Sans structure, sans soutien, ces danseurs acheminent le mot “Tunisie” partout. La Tunisie, où sont passés les plus grands danseurs de ce siècle. 

Les rencontres  chorégraphiques de Carthage, ont invité 250 compagnies. C’est pour cela que cette opération culturelle doit intéresser plus qu’un ministère, la Culture certes, mais aussi le Tourisme, la Jeunesse et les Sports, l’Éducation nationale et le ministère de la Femme et de l’enfant.

 

La femme justement qui se voile de plus en plus…

Vous savez, quand je vois ces femmes en niqab qui se font violence à leur insu, qui peuvent nous regarder sans qu’on les voit… Moi j’ai envie de leur tendre la main, je ne veux pas les nier. On est un pays trop fragile pour être divisé. Je rêve d’un pays uni, d’une communauté d’artistes où tout le monde travaillerait ensemble.

Une représentation chorégraphique peut faire évoluer les esprits, j’y crois profondément.

 

L’obscurantisme ne vous effraie pas ?

Les prochaines rencontres de danse feront appel à tous les opérateurs de danse, du théâtre pour créer un réseau d’artistes sans frontières comme Reporters sans frontières. Nous attendons de grands danseurs africains comme Gabriel Cande du Mozambique ou Faton Cisse du Sénégal. Il y aura un hommage à Dorra Bouzid qui, grâce à Messaadi son père, a inauguré les soirées des écoles de danse et puis laissons un peu de surprises…

 

Vous ne m’avez pas répondu sur l’enfermement possible d’une société, le repli identitaire ?

Nous serons unis face aux préjugés des uns et des autres… Nous devons être un mur sans faille.

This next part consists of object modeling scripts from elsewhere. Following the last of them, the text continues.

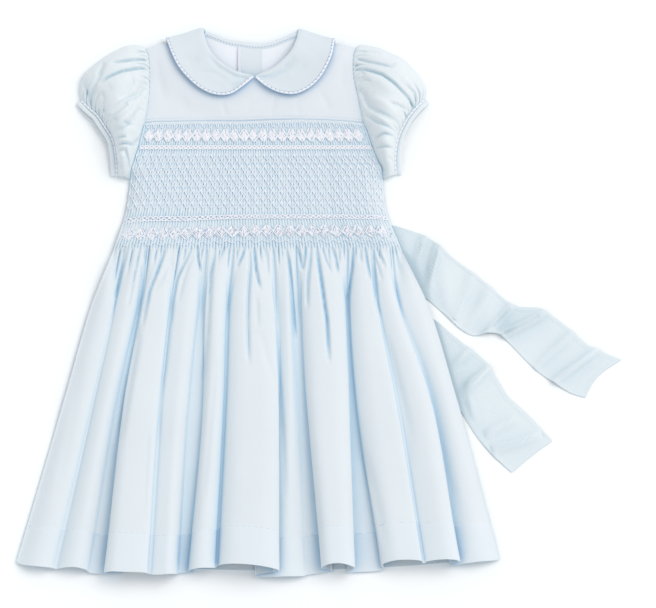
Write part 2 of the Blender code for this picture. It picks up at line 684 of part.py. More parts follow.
def skirt_row(depth):
    """Middle line of the front skirt across one row, gathers near the waist, folds below."""
    grown = 1.0 - fade(depth, WAIST, 275.0)
    gathers = GATHER_HEIGHT * (1.0 - fade(depth, WAIST, 222.0)) * fade(depth, 222.0, 300.0)
    before = {"valley_upper": 2.2, "valley_hem": 2.2}
    edges, feet = fold_feet(depth)
    line = []
    for fold, fold_edges, fold_feet_here, shape in zip(FOLD_EDGES, edges, feet, FOLD_SHAPES):
        form = dict(zip(SHAPE_COLUMNS, shape))
        line += fold_points(fold[0], fold_edges, fold_feet_here, form, before, depth)
        before = form
    down = (depth - WAIST) / (SKIRT_END - WAIST)
    smooth = np.array([(x, front_height(x, WAIST) * (1.0 - grown) + z * grown) for x, z, hem in line])
    steps = np.linalg.norm(np.diff(smooth, axis=0), axis=1)
    across = sideways(smooth) * -1.0
    row = []
    for column, (x, z) in enumerate(smooth):
        near_side = min(column, len(line) - 1 - column)
        room = min(steps[max(column - 1, 0)], steps[min(column, len(steps) - 1)])
        crimp = min(gathers * min(1.0, 0.25 * near_side), GATHER_SLOPE * room)
        x, z = smooth[column] + across[column] * crimp * (1 if column % 2 else -1)
        row.append((x, WAIST + (line[column][2] - WAIST) * down, z))
    return np.array(row)


def front_skirt():
    """One cut panel: pleated and smocked at the top, gathered and falling in folds below."""
    smock_outer, smock_inner = smocked_rows()
    skirt_face, skirt_back = two_faces([skirt_row(depth) for depth in SKIRT_ROWS])
    cloth_wall("front_skirt", smock_outer + list(skirt_face), smock_inner + list(skirt_back))


# ---- collar ------------------------------------------------------------------------------------

# Across a collar half from its seam, over the roll at the neck fold, to the outer edge
ROLL_HEIGHTS = (-0.9, 0.9, 3.0, 2.8, 2.9, 3.9)      # above the front
UNDER_HEIGHTS = (2.4, 1.5, 0.6, 0.6, 0.6, 0.6)      # above the surface, under the back yokes


def collar(side):
    """One collar half, rolled at the neck, laid on the front and wrapped over the shoulder."""
    lines = COLLAR[side]
    rows = []

    def row_between(fold, edge, front):
        width = np.linalg.norm(edge - fold)
        outward = (edge - fold) / width
        small = min(1.0, width / 12.0)
        offsets = (1.9 * small, 0.0, 2.8 * small, 0.4 * width, 0.74 * width, width)
        row = []
        for offset, height, low in zip(offsets, ROLL_HEIGHTS, UNDER_HEIGHTS):
            x, d = fold + outward * offset
            z = front_height(x, d) + height * (0.5 + 0.5 * small) if front else low
            row.append((x, d, z))
        return np.array(row)

    folds = smooth_path(lines["fold"], even(8))
    edges = smooth_path(lines["edge"], even(8))
    front = [row_between(fold, edge, True) for fold, edge in zip(folds, edges)]
    folds = smooth_path(lines["back fold"], even(4))
    edges = smooth_path(lines["back edge"], even(4))
    under = [row_between(fold, edge, False) for fold, edge in zip(folds, edges)]
    over_shoulder = []
    shoulder = edges[0] - folds[0]
    away = np.array([abs(shoulder[1]), -abs(shoulder[0]), 0.0])
    away[0] *= -1 if side == "left" else 1
    away /= np.linalg.norm(away)
    middle = (front[-1] + under[0]) / 2
    for angle in (45, 0, -45):
        turn = math.radians(angle)
        radius = np.abs(front[-1][:, 2] - under[0][:, 2]) / 2
        swing = middle + (front[-1] - middle) * math.sin(turn) + np.outer(radius * math.cos(turn), away)
        over_shoulder.append(swing)
    rows = front + over_shoulder + under
    cloth_wall("collar_" + side, *two_faces(rows))

    outer = np.array([row[-1] for row in rows])
    along = np.gradient(outer, axis=0)
    along /= np.linalg.norm(along, axis=1)[:, None]
    outward = np.array([row[-1] - row[-2] for row in rows])
    outward -= along * np.sum(outward * along, axis=1)[:, None]
    outward /= np.linalg.norm(outward, axis=1)[:, None]
    path = outer + outward * (2 * GAP + PIPING)
    path[:, 2] = np.maximum(path[:, 2], PIPING + 0.05)
    piping_cord("collar_piping_" + side, path, outward, PIPING, 5, closed=False)


# ---- sleeves -----------------------------------------------------------------------------------

ALONG_SLEEVE = np.array([0.0, 0.09, 0.2, 0.36, 0.55, 0.74, 0.89, 1.0])
AROUND_FRONT = even(18)
AROUND_BACK = np.linspace(0.95, 0.05, 6)


def hump(share):
    """Rounded profile across a flattened tube, 0 at its two folded sides."""
    return (1.0 - abs(2.0 * share - 1.0) ** 2.6) ** 0.8


def cuff_ring(side, distance):
    """Closed ring of the flattened cuff, a distance beyond the cuff seam."""
    away = 1.0 if side == "left" else -1.0
    seam = smooth_path(SLEEVE[side]["cuff"], AROUND_FRONT)
    front = moved(seam, -away * distance)
    ring = [(x, d, CUFF_LOW + CUFF_RISE * hump(share)) for (x, d), share in zip(front, AROUND_FRONT)]
    back = moved(smooth_path(SLEEVE[side]["cuff"], AROUND_BACK[::-1]), -away * distance)[::-1]
    ring += [(x, d, CUFF_PIPING + 0.05) for x, d in back]
    return np.array(ring)


def sleeve(side):
    """A puffed tube, gathered at the cap and at the cuff, lying on its back half."""
    away = 1.0 if side == "left" else -1.0
    lines = SLEEVE[side]
    arm = smooth_path(ARMHOLE[side], AROUND_FRONT)
    arm_seam = moved(arm, -away * ARM_SEAM)
    cuff = smooth_path(lines["cuff"], AROUND_FRONT)
    upper = smooth_path((arm_seam[0],) + lines["upper"][1:], ALONG_SLEEVE)
    lower = smooth_path((arm_seam[-1],) + lines["lower"][1:], ALONG_SLEEVE)
    plan = np.array(fill(upper, lower, arm_seam, cuff, ALONG_SLEEVE, AROUND_FRONT))
    arm_heights = [front_height(x, d) for x, d in arm]
    rings = []
    for column, share in enumerate(ALONG_SLEEVE):
        puff = PUFF * math.sin(math.pi * share) ** 0.8
        edge = 5.0 * math.sin(math.pi * share)
        at_cap, at_cuff = fade(share, 0.02, 0.3), 1.0 - fade(share, 0.7, 0.97)
        ring = []
        for row, around in enumerate(AROUND_FRONT):
            x, d = plan[row, column]
            cuff_height = CUFF_LOW + CUFF_RISE * hump(around)
            seam_height = arm_heights[row] * (1.0 - share) + cuff_height * share
            z = seam_height + edge + (puff - edge) * hump(around)
            if 0.0 < share < 1.0 and 0.0 < around < 1.0:
                from_side = min(1.0, 5.0 * min(around, 1.0 - around))
                z += (1.5 * at_cap + 1.3 * at_cuff) * from_side * (1 if row % 2 else -1)
            ring.append((x, d, z))
        for around in AROUND_BACK:
            x = float(np.interp(around, AROUND_FRONT, plan[:, column, 0]))
            d = float(np.interp(around, AROUND_FRONT, plan[:, column, 1]))
            ring.append((x, d, HALF + 0.02 + lift(x, d) * fade(share, 0.0, 0.25)))
        rings.append(np.array(ring))
    cloth_wall("sleeve_" + side, *two_faces(rings, around=True), around=True)

    ring = cuff_ring(side, CUFF_PIPING_AT)
    direction = ring - cuff_ring(side, 0.0)
    piping_cord("cuff_piping_" + side, ring, direction, CUFF_PIPING, 5, closed=True)
    near = CUFF_PIPING_AT + CUFF_PIPING + GAP + 0.1
    far = near + CUFF_WIDTH
    band = []
    for distance in (near, far):
        loop = cuff_ring(side, distance)
        loop[len(AROUND_FRONT):, 2] = HALF + 0.02
        band.append(loop)
    cloth_wall("cuff_binding_" + side, *two_faces(band, around=True), around=True)


# ---- sash --------------------------------------------------------------------------------------

def sash(side, lengths):
    """One tie: a flat ribbon of cloth from the side seam to its cut end, waved above the surface."""
    shares = even(lengths)
    upper = smooth_path(SASH[side]["upper"], shares)
    lower = smooth_path(SASH[side]["lower"], shares)
    rows = []
    for share, start, end in zip(shares, upper, lower):
        wave = 0.0
        for place, height, width in SASH_WAVES[side]:
            wave += height * math.exp(-((share - place) / width) ** 2)
        row = []
        for across in even(3):
            x, d = start + (end - start) * across
            free = 1.0 - fade(x - side_edge("right", d), 2.0, 22.0)
            bulge = 0.55 + 0.45 * math.sin(math.pi * across)
            row.append((x, d, HALF + 0.02 + wave * bulge * free))
        rows.append(np.array(row))
    cloth_wall("sash_" + side, *two_faces(rows))


# ---- build -------------------------------------------------------------------------------------

for old in list(bpy.data.objects):
    bpy.data.objects.remove(old, do_unlink=True)

back_yokes()
back_skirt()
buttons()
front_yoke()
front_skirt()
for part_side in ("left", "right"):
    collar(part_side)
    sleeve(part_side)
sash("right", 18)
sash("left", 22)
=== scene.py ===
import math
import random

import bmesh
import bpy
import numpy as np
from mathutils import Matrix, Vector


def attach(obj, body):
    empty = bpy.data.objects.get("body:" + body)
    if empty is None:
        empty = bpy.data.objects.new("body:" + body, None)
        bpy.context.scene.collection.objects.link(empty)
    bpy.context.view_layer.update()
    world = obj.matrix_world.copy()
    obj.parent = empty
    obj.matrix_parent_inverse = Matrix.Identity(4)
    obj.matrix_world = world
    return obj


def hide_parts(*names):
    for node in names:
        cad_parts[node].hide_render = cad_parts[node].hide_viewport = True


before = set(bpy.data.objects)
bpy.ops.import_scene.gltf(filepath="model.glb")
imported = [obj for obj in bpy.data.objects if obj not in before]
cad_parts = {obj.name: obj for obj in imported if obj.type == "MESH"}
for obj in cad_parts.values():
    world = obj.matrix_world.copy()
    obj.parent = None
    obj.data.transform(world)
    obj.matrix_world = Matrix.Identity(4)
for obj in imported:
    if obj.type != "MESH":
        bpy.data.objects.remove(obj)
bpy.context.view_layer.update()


# ---- back skirt --------------------------------------------------------------------------------
# The back panel below the yokes is one flat width of blue cotton, gathered into the yoke seam and
# hemmed. It lies on the surface and rises only over the sash tie that passes beneath it.

# Lengths are in millimetres: x across from the centre front, d down from the shoulder line, z up
MIDDLE_X, MIDDLE_D = 67.4, 265.0    # middle of the laid-out footprint
SHEET = 0.8                         # thickness of the cotton with its nap
UNDERARM = 137.0
WAIST = 207.9                       # foot of the smocking
NECK_CENTRE = (-1.5, -40.0)
COLLAR_LIFT, COLLAR_LOBES = 2.6, (104, 126)     # the back yokes lie over the collar's back lobes
TIE_LIFT, TIE_MARGIN = 1.4, (3, 18)     # the back skirt lies over the left sash tie
BACK_ABOVE = 0.5                    # middle of the back's cloth over what it lies on
BELOW_SEAM = 0.4                    # the skirt starts this far below the line of the yoke seam
BACK_INSET, INSET_WITHIN = 3.4, 40  # the back skirt lies inside the front one at its sides
BACK_HEM, HEM_CURVE, HEM_LOWEST = 541.0, 0.00026, 20    # depth, curve, and where across it is lowest
BACK_GATHERS, BACK_GATHER_HEIGHT, BACK_GATHERS_FADE = 30, 0.45, (84, 150)
SIDE_DEPTHS = (137, 170, 206, 255, 300, 366, 448, 530)
SIDE_EDGE = {
    "left": (-122, -126.5, -137.5, -156, -169.5, -187, -210, -231.5),
    "right": (131, 134.7, 148, 170.5, 185.5, 204, 227, 245),
}
ARMHOLE = {
    "left": ((-107.4, 2.4), (-103.6, 12), (-102.4, 35), (-103.4, 56), (-106, 73), (-107.6, 80.6),
             (-110, 89), (-114, 106), (-118, 119), (-121.4, 131), (-122, 137)),
    "right": ((103.4, 2.4), (101, 12.7), (101, 30), (104, 46), (108, 64.5), (111.4, 80.6),
              (115, 89.4), (120, 104), (125, 118), (130, 128.5), (131, 137)),
}
YOKE_SEAM = np.array(((-107.6, 80.6), (-97, 79.5), (-49, 78.5), (-12, 79.0), (18, 77.8),
                      (45, 76.8), (73, 77.5), (93, 78.8), (111.4, 80.6)))
SASH = {
    "right": {
        "upper": ((138, 184), (153, 188.4), (177, 198.3), (199, 217), (223, 235.5), (243, 253),
                  (261, 267.5), (275, 269.8), (289, 271.4), (310.5, 286.3), (334, 308), (348, 315),
                  (369, 324)),
        "lower": ((169.2, 256.8), (179, 264.5), (196, 280), (209, 292.6), (222, 299), (236, 296.8),
                  (247, 298), (258, 307.5), (272, 322.5), (285, 335.4), (300, 346.5), (318, 358),
                  (333, 363)),
    },
    "left": {
        "upper": ((-131, 198.5), (-30, 227.5), (70, 255), (140, 270.5), (178, 280), (199, 297),
                  (215, 310), (231, 323.5), (243, 341), (256, 361.8), (272, 377.4), (300, 407.4)),
        "lower": ((-146.4, 247.5), (-50, 276), (50, 304), (120, 324), (168, 343), (196, 362),
                  (206, 373), (217, 391), (226, 405), (235, 416), (243, 425), (259.5, 440.5)),
    },
}


def fade(value, start, end):
    """1 before start, 0 after end, smooth between."""
    share = np.clip((np.asarray(value, float) - start) / (end - start), 0.0, 1.0)
    return 1.0 - share * share * (3.0 - 2.0 * share)


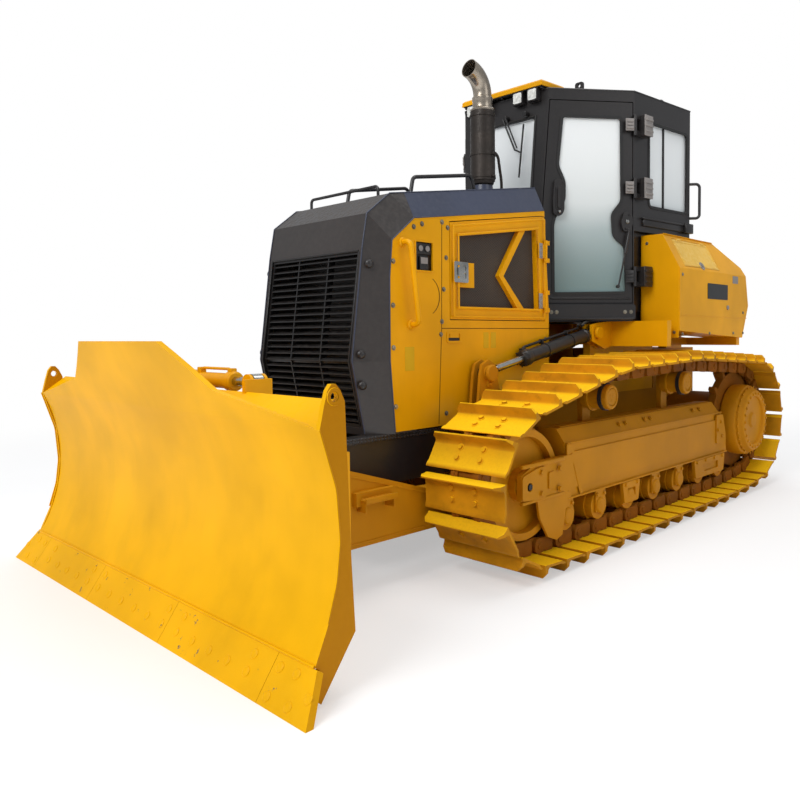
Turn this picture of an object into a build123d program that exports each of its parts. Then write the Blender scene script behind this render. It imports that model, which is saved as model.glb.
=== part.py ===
from build123d import *
import math
import os

# Millimetres. Front faces -Y, the machine's left is +X, +Z is up, the ground is Z = 0.

# Clearances
FIT = 0.05        # radial running clearance of a shaft in its bore
SEAT = 0.3        # face gap between moving neighbours
GAP = 5.0         # gap round doors, lids and moving steelwork

# Tracks
TRACK_X = 940.0       # half of the track gauge
SHOE_W = 560.0
SHOE_IN = 40.0        # pitch line to the shoe's inner face
SHOE_OUT = 55.0       # pitch line to the shoe's outer face
GROUSER = 115.0       # pitch line to the grouser's tip
RAIL_DROP = 45.0      # pitch line to the link's rail
RAIL_IN = 55.0        # rail faces measured from the track's centre
RAIL_OUT = 95.0
LINK_PITCH = 203.2
IDLER = (-960.0, 495.0, 370.0)       # y, z, pitch radius
SPROCKET = (2080.0, 588.0, 445.0)
CARRIER_R = 80.0
CARRIERS = ((-121.0, 932.0), (957.0, 962.0))      # y, z of the belt's bends
CARRIER_WRAP = 133.0
ROLLER_R = 90.0
ROLLER_Z = GROUSER + RAIL_DROP + ROLLER_R
ROLLERS_Y = (-570.0, -205.0, 160.0, 525.0, 890.0, 1255.0, 1620.0)
END_ROLLER_R = 87.7      # the end rollers, where the chain bends
IDLER_TREAD = 310.0
TF_FRONT = -600.0

# Track frame
TF_IN = 800.0
TF_OUT = 1060.0
TF_Z0 = 352.0
TF_Z1 = 690.0
TF_Z2 = 770.0
FORK = 102.0          # track centre to the idler fork's inner faces

# Main frame
MF_X = 440.0
MF_TOP = 860.0
HITCH_Y = 2710.0
HITCH_R = 26.0
NOSE_X = 490.0
NOSE_Y = -1795.0
NOSE_Z0 = 592.0
NOSE_Z1 = 790.0

# Hood
HOOD_X = 520.0        # side panels, outer face
RIDGE_X = 440.0       # top cover, width between the chamfers
SHEET = 15.0          # hood plate
GUARD_REAR = -1303.0
HOOD_REAR = -12.0
HOOD_REAR_TOP = -62.0      # the panel's rear edge leans forward to here
PANEL_KNEE = 1500.0         # height where the lean starts
RIDGE_F = 2145.0      # top height at the guard's rear edge
RIDGE_R = 2353.0      # top height at the hood's rear edge
EAVE_F = 1993.0
EAVE_R = 2185.0
DOOR_Y0 = -1010.0     # engine door
DOOR_Y1 = -62.0
DOOR_Z0 = 1428.0
DOOR_KNEE = 48.0      # level run of the door's top beside the hinges
DOOR_DROP = 36.0      # door top below the eave
DOOR_T = 36.0
ENGINE_HINGE = (HOOD_X + 12, DOOR_Y1 + 2)
ENGINE_HINGES_Z = (1560.0, 1900.0)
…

Je ne suis pas contre les islamistes, notre énergie doit aller ailleurs que dans la haine. Restons debout, je vous en prie. Ness El Fen doit se faire avec l’autre, les autres, il n’y a pas d’art sans l’autre.

L’art peut sauver la société. Nous avons des festivals qui tiennent la route, les rencontres chorégraphiques  de Carthage,  Dreamcity, Danser à Tunis et Art-solution, un collectif de jeunes qui filme la danse dans la rue.

Car de l’oriental au contemporain, il y a ce grand bonheur de danser et de préserver une société saine et debout. Non, l’obscurantisme ne me fait pas peur. La danse le vaincra… l’art je voulais dire.